Cuando la oralidad se enseña metódicamente, cumpliendo así a primera vista el rol social y formador de los pedagogos, esta siempre tiene como base la escritura. Vilá i Santasusana (2005) apunta ciertas conclusiones en función de cómo se articula el componente oral en clases, y todas las maneras usadas manifiestan una invasión de las normas aplicadas en la escritura en el ámbito oral. Así, desde la enseñanza primaria inculcamos en nuestros estudiantes que hay personas que “hablan mal” y que también hay quienes “hablan bien”, en vez de reforzar que hay distintos contextos sociales que condicionan el habla y la hacen más o menos adecuada según el caso.
Si bien hay docentes que potencian y aún exigen durante toda la clase una norma culto-formal, práctica que considero tiene una buena intención y que, ante todo, deja fuera del aula las groserías, vocablo innecesario, irrespetuoso y muy descontextualizado dentro de clases, no podría obligar a mis educandos que usen un lenguaje muy rebuscado, con formaciones gramaticales de alta complejidad y con un uso de la retórica propia de un experto sin antes enseñarles críticamente estos conocimientos.
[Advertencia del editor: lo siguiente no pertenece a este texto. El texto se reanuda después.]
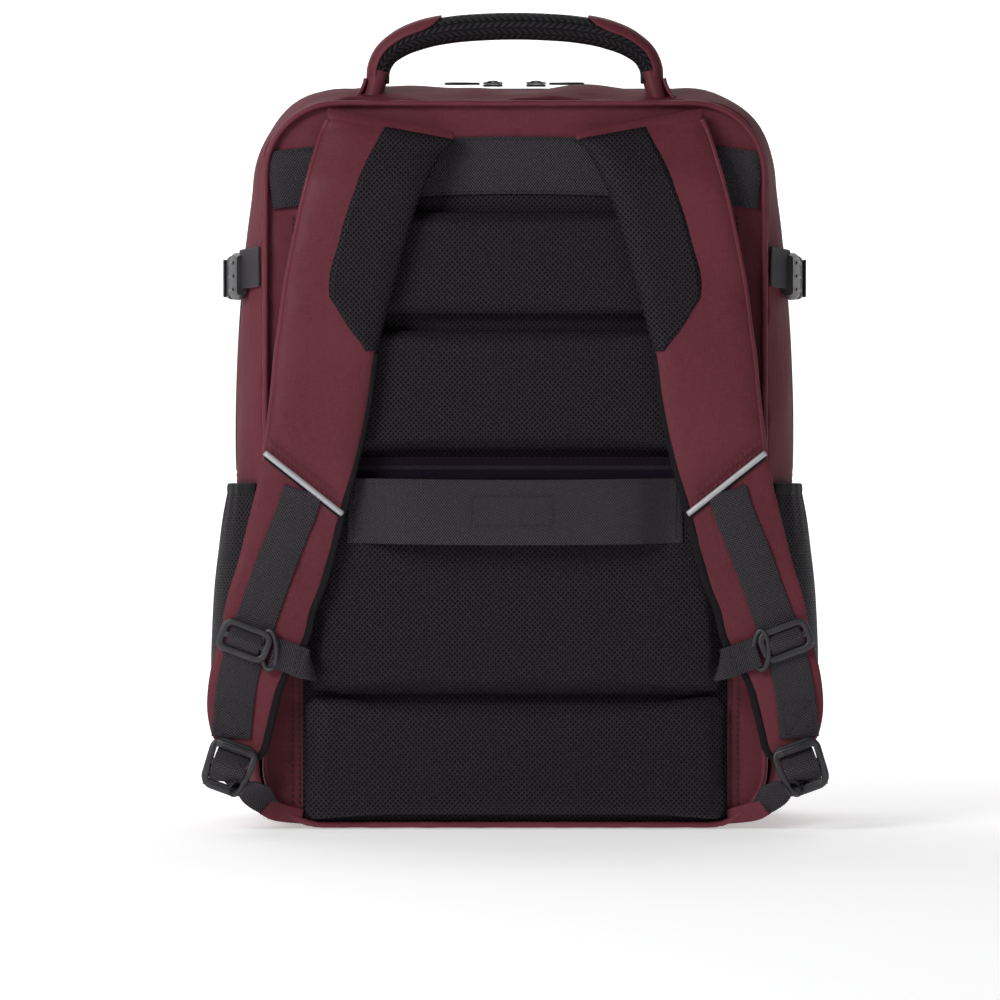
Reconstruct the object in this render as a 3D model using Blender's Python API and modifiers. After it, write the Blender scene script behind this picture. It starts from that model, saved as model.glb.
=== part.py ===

Sí la puedo exigir en ocasiones de evaluación puntuales, como puede ser una disertación, pero en el día a día los alumnos se pueden manifestar naturalmente, especialmente si esto se da fuera del aula y siempre en un contexto adecuado. Esto último, siempre con el condicionante que deben aprender a usar a la perfección una norma culto-formal. ¿Cómo lograr esto? Indicar e invitar a los alumnos a analizar su discurso oral, distinguiendo fortalezas y debilidades, para poder trabajarlas, aumentando las unas y disminuyendo las otras, sin perjuicio de lo expresado por el alumno, siempre y cuando tenga una argumentación lógica. No porque un estudiante posea poco léxico, o incluso posea un acento marginal, conlleva una argumentación pobre o sustentada en base a falacias. Quizá sí le reste validez en un contexto formal, en un debate, en el trabajo, etc., pero para remediar eso, como profesor, debo dar el espacio para que mis estudiantes se expresen, identificando sus falencias para que logren finalmente, mediante un proceso articulado y participativo, adecuarse a los diversos contextos que se puedan ver enfrentados. Sólo conociendo muy bien a mis estudiantes es como se puede lograr este tipo de aprendizaje, con conciencia de su entorno y aplicable en su vida cotidiana, ayudándoles a entender sus realidades de una manera crítica en torno a algo que parece tan lejano de ella como lo son las normas y registros del habla, en este caso.
Es importante recalcar la labor del profesor como un garante de la democracia, de la apertura de los espacios necesarios para que el alumno se exprese sin temor de equivocarse en asuntos de gran importancia (como lo podría ser una entrevista de trabajo) y de ser un agente que impulse a los mismos alumnos una metacognición del uso que le dan a la oralidad dependiendo del contexto, si se adecúan a estos con facilidad y naturalidad o si acaso les es imposible o muy difícil el lograrlo. Debo recalcar la importancia de la labor pedagógica, la cual debe estar en función del alumno y su proceso de aprendizaje, y en el caso de la oralidad, el valor que tiene el escuchar a los alumnos, práctica que lleva a los alumnos a aprender de forma crítica y significativa. Por lo mismo, durante todo este escrito, una pregunta, quizá sin respuesta, ha germinado lentamente: ¿estamos haciendo bien nuestra labor, o el estado actual del país sí es en gran parte hija de una mala educación, dictatorial, sin considerar al alumno y sin trabajar la visión crítica con ellos? Si es causa del profesorado, de la educación en sí, a lo mejor no hay nada perdido, pero sí mucho en qué y en quienes trabajar, una labor inmensa que requerirá del máximo compromiso, pasión y responsabilidad de nuestra parte, de empoderarnos de nuestro rol y hacerlo valioso para nuestra sociedad.